Currently, Lakewood School District students either attend Lakewood Elementary School from kindergarten through second grade and English Crossing from third through fifth grade, or they go to Cougar Creek Elementary School from kindergarten through fifth grade.
“Academics is the driving factor,” said task force chair Michael Mack, who is also the executive director of human resources and administrative services within the district, in an interview. “If we had three regular elementary schools like most districts, we wouldn’t be doing that (change). We’re trying to limit the number of transitions students have.”
During the study session, Mack handed out to the Board the committee’s most current boundary revision map.
Divided into three sections instead of the current two, the district’s new boundary lines would place approximately 330 students in each K-5 building.
Just how the district would determine which group of students would attend which school has not been determined, but students who currently attend Cougar Creek would not relocate to other schools, Mack said.
New school names were not part of the boundary recommendation, he added.
The proposed boundary revisions could be approved during the Board’s first meeting in February.
The new boundaries would have no effect on middle- and high-school students who would continue to attend Lakewood Middle School and Lakewood High School.
The district has been looking into re-drawing its boundaries since 2002 when a previous committee was tasked with investigating the idea.
Mack said the more recent task force took into consideration a number of factors when determining the potential boundaries — from socioeconomic status of families to previous enrollment numbers from the district.
Keeping neighborhoods in tact, having minimal budget impacts and balancing school enrollment were also part of the task force’s priorities, he said.

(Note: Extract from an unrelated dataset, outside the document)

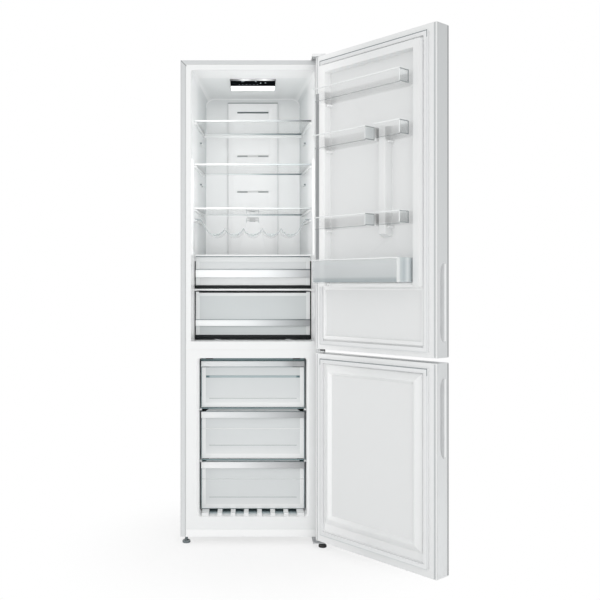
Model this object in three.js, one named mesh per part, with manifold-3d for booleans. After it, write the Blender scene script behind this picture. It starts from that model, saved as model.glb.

“It was a committee-wide effort,” Mack told the Board. “It was hard work. We didn’t want to have a have-and-have-not school.”
Mack said the task force also looked at the district’s current facilities at the three schools and whether they could handle the revised school boundaries.
The recommendation in its current state was unanimously approved by all Task Force members during their meeting Jan. 11, Mack said.
If approved by the Board, the new boundaries could go into effect during the 2010-11 school year, but Mack said that could change depending on what the Board decides.
Twenty-two members served on the Task Force committee, including a number of staff, community members and administrators.
“A few people expressed concern during the process,” said Jill Leonard, Board member and committee observer. Leonard did not vote on any recommendations from the Task Force because of her role on the Board. “Once people realized we were doing it for the good of the kids, they changed their minds.”
Mack said after any decision is made regarding the change, the committee will hold a community forum to explain the potential impacts to families and students.
“It’s really focused on increasing student achievement,” he said. “The focus is how to give elementary students the very best opportunity to be successful.”